### Your task
Copy only this: the line containing "shaftTubes();", the line containing "bpy.data.objects.remove(obj)", and every line between them, exactly as written.
◆ ◆ ◆ ◆ ◆ ◆ ◆
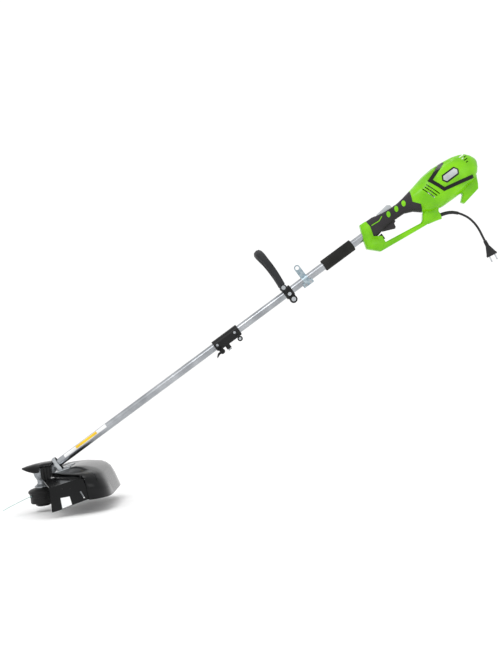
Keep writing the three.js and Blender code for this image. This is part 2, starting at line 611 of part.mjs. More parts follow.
// ---------- motor housing ----------
const topLine = [[1340, 35], [1384, 34], [1420, 26], [1450, 22.5], [1478, 21], [1505, 24.5], [1530, 29],
  [1556, 34], [1595, 42.5], [1636, 46], [1675, 42.5], [1711, 37.5], [1741, 27.5], [1760, 14], [1772, -8]];
const bottomLine = [[1340, -34], [1384, -25], [1420, -20.5], [1450, -18.5], [1478, -20], [1505, -32],
  [1530, -54], [1556, -70], [1595, -77], [1636, -77.5], [1675, -77.5], [1711, -74], [1741, -62],
  [1760, -46], [1772, -26]];
const halfWidth = [[1340, 20], [1384, 19.5], [1450, 19.5], [1478, 22], [1505, 30], [1530, 40], [1556, 48],
  [1595, 54], [1636, 55.5], [1675, 54], [1711, 48], [1741, 37], [1760, 24], [1772, 9]];
const housingStations = [1340, 1384, 1420, 1450, 1478, 1505, 1530, 1556, 1595, 1636, 1675, 1711, 1735,
  1752, 1764, 1772];

function bodyLoft(inset, from = 0, to = 2000) {
  const sides = 16;
  const rounding = 2 / 2.4;
  const rings = housingStations.filter((x) => x >= from && x <= to).map((x) => {
    const [top, bottom] = [along(topLine, x) - inset, along(bottomLine, x) + inset];
    const wide = Math.max(along(halfWidth, x) - inset, 2);
    return Array.from({ length: sides }, (_, j) => {
      const turn = (j / sides) * 2 * Math.PI;
      const [c, s] = [Math.cos(turn), Math.sin(turn)];
      return new THREE.Vector3(x, wide * Math.sign(c) * Math.abs(c) ** rounding,
        (top + bottom) / 2 + ((top - bottom) / 2) * Math.sign(s) * Math.abs(s) ** rounding);
    });
  });
  return loft(rings);
}

const gripRegion = [[1356.5, 70], [1361, 12], [1357, -1], [1351, -19], [1377, -36.5], [1383, -52],
  [1526, -52], [1535, -27], [1518, -5], [1528, 17], [1556, 70]];
const cordExit = { x: 1571, z: -94.5, drop: 13.5 };
const atCordExit = (body) =>
  body.translate([-cordExit.x, 0, 0]).rotate([0, cordExit.drop, 0]).translate([cordExit.x, 0, cordExit.z]);
const triggerPivot = [1389, -17];
const leverPivot = [1404, 21];

function ribbon(points, width) {
  const left = [];
  const right = [];
  points.forEach((p, i) => {
    const before = points[Math.max(i - 1, 0)];
    const after = points[Math.min(i + 1, points.length - 1)];
    const unit = (a, b) => new THREE.Vector2(b[0] - a[0], b[1] - a[1]).normalize();
    const d0 = i > 0 ? unit(before, p) : unit(p, after);
    const d1 = i + 1 < points.length ? unit(p, after) : unit(before, p);
    const middle = d0.clone().add(d1).normalize();
    const stretch = width / 2 / Math.max(middle.dot(d0), 0.4);
    left.push([p[0] - middle.y * stretch, p[1] + middle.x * stretch]);
    right.unshift([p[0] + middle.y * stretch, p[1] - middle.x * stretch]);
  });
  return [...left, ...right];
}

function grown(points, by) {
  const centre = points.reduce((sum, p) => [sum[0] + p[0] / points.length, sum[1] + p[1] / points.length],
    [0, 0]);
  return points.map(([x, z]) => [x + Math.sign(x - centre[0]) * by, z + Math.sign(z - centre[1]) * by]);
}

function motorHousing() {
  const loopFrame = [[1309, -40], [1318, -8], [1337, 37], [1384, 33], [1386, -20], [1376, -36], [1372, -58],
    [1505, -77.5], [1512, -74], [1526, -56], [1560, -40], [1590, -55], [1573, -81], [1567, -107],
    [1524, -94], [1492, -91], [1342, -74]];
  const nose = [[1309, -40], [1318, -8], [1337, 37], [1384, 34], [1386, -22], [1374, -40], [1372, -60],
    [1342, -74]];
  const hook = [[1669, -60], [1669, -84], [1650, -101], [1657, -111], [1722, -99], [1731, -86],
    [1746, -56], [1740, -40], [1700, -40]];
  const cordBoss = atCordExit(bar(12.5, 1524, cordExit.x, 'x', 20));
  const outside = join(bodyLoft(0), slab(loopFrame, -15, 15, 4), slab(hook, -14, 14, 4), cordBoss,
    slab(nose, -20, 20, 6));
  const pocket = bodyLoft(housingWall + skin + gap, 1500, 1767);
  const trimLine = (extra) => ribbon(
    [[1676 + extra, 62], [1671, 40], [1603, 16], [1623, -34], [1728 + extra, -56]], trimWidth + 2 * extra);
  const core = bodyLoft(skin + gap);
  const innerSkin = bodyLoft(skin);
  const regionCut = (outline) => cut(slab(grown(outline, gap), -80, 80), core);
  const slots = [0, 1, 2].map((i) =>
    slab(ribbon([[1585 - 9 * i, 13 - 2 * i], [1602 - 10 * i, -37]], 3.4), -80, 80));
  const rearVents = [0, 1, 2, 3, 4].map((i) =>
    slab(ribbon([[1728 + 2 * i, 21 - 9 * i], [1752 - i * i, 21 - 9 * i]], 3.2), -80, 80));
  const [tx, tz] = triggerPivot;
  const [lx] = leverPivot;
  const hollow = [
    pocket,
    bar(tubeFit, 1290, seatedTubeEnd + 2, 'x', 20),
    bar(rod + 3, seatedTubeEnd, 1512, 'x', 12),
    block([tx - 46, -9, -50], [tx - 1, 9, -13]),
    block([tx - 12, -8, -60], [tx + 56, 8, -6]),
    block([lx - 8, -8, 5], [lx + 58, 8, 60]),
    atCordExit(bar(6.9, 1500, 1600, 'x', 16)),
  ];
  const body = cut(outside, ...hollow, regionCut(gripRegion), cut(slab(trimLine(gap), -80, 80), core),
    ...slots, ...rearVents);
  const nearSide = block([1200, -90, -200], [1900, -gap / 2, 200]);
  const farSide = block([1200, gap / 2, -200], [1900, 90, 200]);
  const layer = (outline, lift = 0) => cut(bodyLoft(-lift).intersect(slab(outline, -80, 80)), innerSkin);
  const grips = cut(layer(gripRegion), ...hollow.slice(1, 6));
  const trims = layer(trimLine(0));
  for (const [side, keep] of [['near', nearSide], ['far', farSide]]) {
    place(rearUnit, `housing_${side}`, largest(body.intersect(keep)), green);
    place(rearUnit, `grip_${side}`, largest(grips.intersect(keep)), rubber);
    place(rearUnit, `trim_${side}`, largest(trims.intersect(keep)), blackPlastic);
  }
}

function largest(body) {
  const parts = body.decompose();
  return parts.reduce((best, part) => (part.volume() > best.volume() ? part : best));
}

// ---------- trigger, lock-off, switch ----------
function controls() {
  const trigger = [[-5, 2], [-3, -8], [36, -24.5], [41, -21], [43, -10], [52, -5], [51, 1], [6, 4]];
  const from = (pivot, outline) => outline.map(([x, z]) => [pivot[0] + x, pivot[1] + z]);
  place(rearUnit, 'trigger', slab(from(triggerPivot, trigger), -7, 7, 1.2), rubber);
  const lever = [[-6, -2], [-5, 8], [0, 11], [44, 16.5], [53, 10], [54, -3], [46, -5], [6, -6]];
  place(rearUnit, 'lock_off_lever', slab(from(leverPivot, lever), -6.5, 6.5, 1.2), greyLever);
  place(rearUnit, 'power_switch', block([1345, -8, -48], [1379, 8, -28]), blackPlastic);
}

// ---------- motor ----------
function motorPieces() {
  const { start, end, radius } = motor;
  const armature = 22;
  const shaftRadius = 5;
  place(rearUnit, 'motor_stator', ring(armature + 1.5, radius, start, end, 'x', 20), steel);
  const joint = start - 66;
  const socket = cut(bar(8, joint - 14, start - 40, 'x', 16),
    bar(rod + gap, joint - 20, joint + 2, 'x', 16));
  const rotor = join(bar(armature, start + 2, end - 2, 'x', 18),
    bar(shaftRadius, start - 46, end + 44, 'x', 16), bar(13, end + 6, end + 20, 'x', 20), socket);
  place(rearUnit, 'motor_rotor', rotor, copper);
  const fanBore = bar(shaftRadius + gap, start - 60, start, 'x', 16);
  place(rearUnit, 'cooling_fan', cut(fanWheel(start - 24, 28), fanBore), blackPlastic);
  const frontBearing = ring(shaftRadius + gap, 11, start - 38, start - 30, 'x', 20);
  place(rearUnit, 'front_motor_bearing', frontBearing, steel);
  place(rearUnit, 'rear_motor_bearing', ring(shaftRadius + gap, 11, end + 34, end + 42, 'x', 20), steel);
  const carrier = join(bar(18, end + 8, end + 18, 'x', 20), block([end + 8, -8, -27], [end + 18, 8, 27]));
  place(rearUnit, 'brush_carrier', cut(carrier, bar(13 + gap, end, end + 30, 'x', 20)), blackPlastic);
}

function fanWheel(at, radius) {
  const blades = 7;
  const vanes = Array.from({ length: blades }, (_, i) =>
    block([at, -1, 9], [at + 10, 1, radius]).rotate([(360 / blades) * i, 0, 0]));
  return join(bar(11, at, at + 12, 'x', 20), bar(radius, at + 9, at + 12, 'x', 18), ...vanes);
}

// ---------- cord and plug ----------
const cordPath = [[1574, -95.3], [1590, -100.5], [1608, -110.5], [1623, -125], [1634, -142],
  [1641.5, -159], [1645.5, -178], [1646.5, -197], [1645, -215], [1642, -232], [1639, -249.5]];

function cordAndPlug() {
  const toSpace = ([x, z]) => new THREE.Vector3(x, 0, z);
  const reliefEnd = 3;
  const reliefPoints = [[1562, -92.3], ...cordPath.slice(0, reliefEnd + 1)].map(toSpace);
  const reliefPath = new THREE.CatmullRomCurve3(reliefPoints, false, 'centripetal');
  const steps = 7;
  const sides = 10;
  const rings = [];
  for (let i = 0; i <= steps; i += 1) {
    const centre = reliefPath.getPointAt(i / steps);
    const tangent = reliefPath.getTangentAt(i / steps);
    const radius = 6.5 - 1.3 * (i / steps);
    const up = new THREE.Vector3(-tangent.z, 0, tangent.x);
    rings.push(Array.from({ length: sides }, (_, j) => centre.clone()
      .addScaledVector(up, radius * Math.cos((j / sides) * 2 * Math.PI))
      .add(new THREE.Vector3(0, radius * Math.sin((j / sides) * 2 * Math.PI), 0))));
  }
  const cordCurve = cordPath.map(toSpace);
  const bore = tubeAlong(cordCurve, cordRadius + gap, 8, 20);
  place(rearUnit, 'strain_relief', cut(loft(rings), bore), rubber);
  place(rearUnit, 'power_cord', tubeAlong(cordCurve, cordRadius, 8, 20), rubber);
  const plugGroup = new THREE.Group();
  const [end, before] = [cordPath.at(-1), cordPath.at(-2)];
  plugGroup.position.set(end[0], 0, end[1]);
  plugGroup.rotation.y = Math.atan2(end[0] - before[0], end[1] - before[1]);
  rearUnit.add(plugGroup);
  const sections = [[gap, 5.6, 5.6], [20, 6.4, 6.2], [26, 9, 7.5], [38, 13.5, 8.4], [46, 16.5, 8.6],
    [48, 18.5, 9.2], [plug.face, 18.5, 9.2]];
  const plugRings = sections.map(([z, wide, deep]) => Array.from({ length: 16 }, (_, j) => {
    const turn = (j / 16) * 2 * Math.PI;
    const [c, s] = [Math.cos(turn), Math.sin(turn)];
    return new THREE.Vector3(wide * Math.sign(c) * Math.abs(c) ** 0.8,
      deep * Math.sign(s) * Math.abs(s) ** 0.8, z);
  }));
  const pinSpots = [-plug.pinSpacing / 2, plug.pinSpacing / 2];
  const pinFoot = plug.face - 9.5;
  const sockets = pinSpots.map((x) =>
    bar(plug.pinRadius + gap, pinFoot - 1, plug.face + 5, 'z', 12).translate([x, 0, 0]));
  place(plugGroup, 'plug_body', cut(loft(plugRings), ...sockets), rubber);
  pinSpots.forEach((x, i) => {
    const blade = bar(plug.pinRadius, pinFoot, plug.face + plug.pinReach, 'z', 12);
    place(plugGroup, `plug_pin_${i + 1}`, blade.translate([x, 0, 0]), steel);
  });
}

shaftTubes();
driveShafts();
couplerPieces();
handlePieces();
harnessEye();
place(shaft, 'foam_sleeve', ring(tubeFit, foam.radius, foam.start, foam.end, 'x', 20), foamRubber);
gearboxHousing();
gearTrain();
lineHead();
debrisGuard();
guardExtension();
place(headGroup, 'guard_visor', visor(), blackGloss);
guardBlocks();
guardStrap();
motorHousing();
controls();
motorPieces();
cordAndPlug();

const trimmer = new THREE.Group();
trimmer.add(shaft, headGroup);
export default trimmer;
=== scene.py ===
import json
import math
import bpy
import bmesh
from mathutils import Matrix, Vector


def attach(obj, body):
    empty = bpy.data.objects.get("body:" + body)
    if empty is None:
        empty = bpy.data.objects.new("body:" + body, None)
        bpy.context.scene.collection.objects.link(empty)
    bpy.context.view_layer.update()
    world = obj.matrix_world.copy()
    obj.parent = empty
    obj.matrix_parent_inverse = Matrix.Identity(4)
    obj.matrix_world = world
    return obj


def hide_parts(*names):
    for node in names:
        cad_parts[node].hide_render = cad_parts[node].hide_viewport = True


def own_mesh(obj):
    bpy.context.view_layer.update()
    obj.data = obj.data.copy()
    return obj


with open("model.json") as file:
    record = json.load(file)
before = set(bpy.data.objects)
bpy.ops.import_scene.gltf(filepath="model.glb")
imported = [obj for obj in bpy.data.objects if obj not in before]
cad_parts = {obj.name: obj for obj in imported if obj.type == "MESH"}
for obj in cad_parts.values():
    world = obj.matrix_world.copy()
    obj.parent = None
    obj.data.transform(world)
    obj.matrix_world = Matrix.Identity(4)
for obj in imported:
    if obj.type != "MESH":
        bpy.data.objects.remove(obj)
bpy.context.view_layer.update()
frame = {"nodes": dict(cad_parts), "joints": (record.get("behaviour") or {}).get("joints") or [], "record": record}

nodes = frame["nodes"]
joints = {joint["name"]: joint for joint in frame["joints"]}
headAt = Vector(joints["head_spin"]["pos_m"])            # where the shaft crosses the head's spin axis
shaftAlong = Vector(joints["motor_spin"]["axis"])
shaftUp = Vector((-shaftAlong.z, 0, shaftAlong.x))
shaftTilt = math.atan2(shaftAlong.z, shaftAlong.x)
mm = 0.001
sides = {"near": -1, "far": 1}


def onShaft(along, rise, across=0):      # millimetres up the shaft, square to it, and across
    return headAt + shaftAlong * along * mm + shaftUp * rise * mm + Vector((0, across * mm, 0))


def onHead(x, y, z):                     # millimetres from where the shaft crosses the spin axis
    return headAt + Vector((x, y, z)) * mm


def outline(points):
    return [onShaft(along, rise) for along, rise in points]


camera = {"lens": 62, "sensor": 36, "distance": 3.8, "aim": (-0.176, 0, -0.200), "roll": -6.6}
lens = bpy.data.cameras.new("camera")
lens.sensor_fit = "VERTICAL"
lens.sensor_height = camera["sensor"]
lens.lens = camera["lens"]
eye = bpy.data.objects.new("camera", lens)
bpy.context.scene.collection.objects.link(eye)
stand = Matrix.Translation(Vector(camera["aim"]) - Vector((0, camera["distance"], 0)))
level = Matrix.Rotation(math.radians(90), 4, "X")
eye.matrix_world = stand @ level @ Matrix.Rotation(math.radians(camera["roll"]), 4, "Z")
bpy.context.scene.camera = eye
bpy.context.scene.view_settings.view_transform = "Standard"      # plain colours, with no film curve
print("camera set")


def linear(code):                        # sRGB hex to linear colour
    values = [int(code[i:i + 2], 16) / 255 for i in (0, 2, 4)]
    return [v / 12.92 if v <= 0.04045 else ((v + 0.055) / 1.055) ** 2.4 for v in values] + [1]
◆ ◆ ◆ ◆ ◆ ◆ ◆
### Written answer
shaftTubes();
driveShafts();
couplerPieces();
handlePieces();
harnessEye();
place(shaft, 'foam_sleeve', ring(tubeFit, foam.radius, foam.start, foam.end, 'x', 20), foamRubber);
gearboxHousing();
gearTrain();
lineHead();
debrisGuard();
guardExtension();
place(headGroup, 'guard_visor', visor(), blackGloss);
guardBlocks();
guardStrap();
motorHousing();
controls();
motorPieces();
cordAndPlug();

const trimmer = new THREE.Group();
trimmer.add(shaft, headGroup);
export default trimmer;
=== scene.py ===
import json
import math
import bpy
import bmesh
from mathutils import Matrix, Vector


def attach(obj, body):
    empty = bpy.data.objects.get("body:" + body)
    if empty is None:
        empty = bpy.data.objects.new("body:" + body, None)
        bpy.context.scene.collection.objects.link(empty)
    bpy.context.view_layer.update()
    world = obj.matrix_world.copy()
    obj.parent = empty
    obj.matrix_parent_inverse = Matrix.Identity(4)
    obj.matrix_world = world
    return obj


def hide_parts(*names):
    for node in names:
        cad_parts[node].hide_render = cad_parts[node].hide_viewport = True


def own_mesh(obj):
    bpy.context.view_layer.update()
    obj.data = obj.data.copy()
    return obj


with open("model.json") as file:
    record = json.load(file)
before = set(bpy.data.objects)
bpy.ops.import_scene.gltf(filepath="model.glb")
imported = [obj for obj in bpy.data.objects if obj not in before]
cad_parts = {obj.name: obj for obj in imported if obj.type == "MESH"}
for obj in cad_parts.values():
    world = obj.matrix_world.copy()
    obj.parent = None
    obj.data.transform(world)
    obj.matrix_world = Matrix.Identity(4)
for obj in imported:
    if obj.type != "MESH":
        bpy.data.objects.remove(obj)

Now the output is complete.